In November 2006, Onalfo was appointed as head coach of the Kansas City Wizards, replacing interim coach Brian Bliss. He pledged to install an attacking style as a coach for the Wizards, who had finished poorly in their previous season and failed to make the playoffs. Wizards technical director Peter Vermes cited Onalfo's skill as a communicator, leadership, scouting, and talent evaluation in announcing the hire.

With the Wizards in sixth place in MLS's Eastern Conference with a 5–6–7 record and coming off a 6–0 road loss to FC Dallas two nights earlier, Onalfo was dismissed on August 3, 2009. He finished with a 27–29–22 record with the club.

He was hired as the head coach of D.C. United in December 2009. On August 4, 2010, after D.C. United started the season with a record of 3–12–3, Onalfo was dismissed as head coach of D.C. United.

On January 27, 2011, Onalfo was named assistant coach for the Los Angeles Galaxy, reuniting with head coach Bruce Arena, with whom he formerly coached for the U.S. National Team and played for at D.C. United in 1998. He was also named head coach of the Galaxy's reserve team the same day.

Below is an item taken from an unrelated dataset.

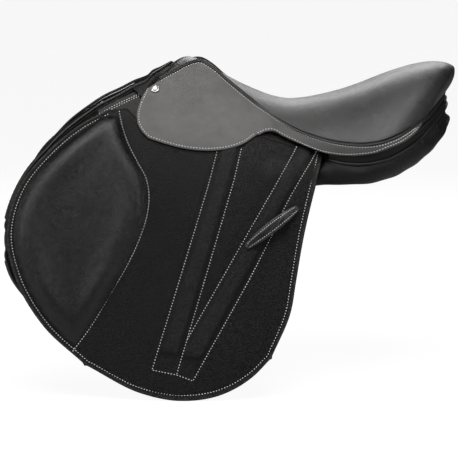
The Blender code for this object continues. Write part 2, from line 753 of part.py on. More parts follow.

Onalfo continued serving as reserve coach when the reserve team entered the United Soccer League as a full club. Following the departure of Arena to coach the United States national team, Onalfo was promoted to first team head coach for the 2017 season. However, once again, this tenure lasted less than a full season, with Onalfo being fired on July 27, 2017, after a 6-10-4 record.

On June 2, 2019, Onalfo was named as technical director of New England Revolution. He served as the interim sporting director during the suspension of Bruce Arena on July 30, 2023, and continued to serve in this role after Arena's resignation on September 9. On November 30, Onalfo was named the permanent sporting director.

On June 29, 2026, Onalfo was promoted to the role of Senior Vice President of Soccer Operations for the New England Revolution, a newly created position.

==Personal life==
Onalfo has two children. Curt's son Christian also became a soccer player. In 2015, Christian Onalfo was called up to the U.S. under-20 national team.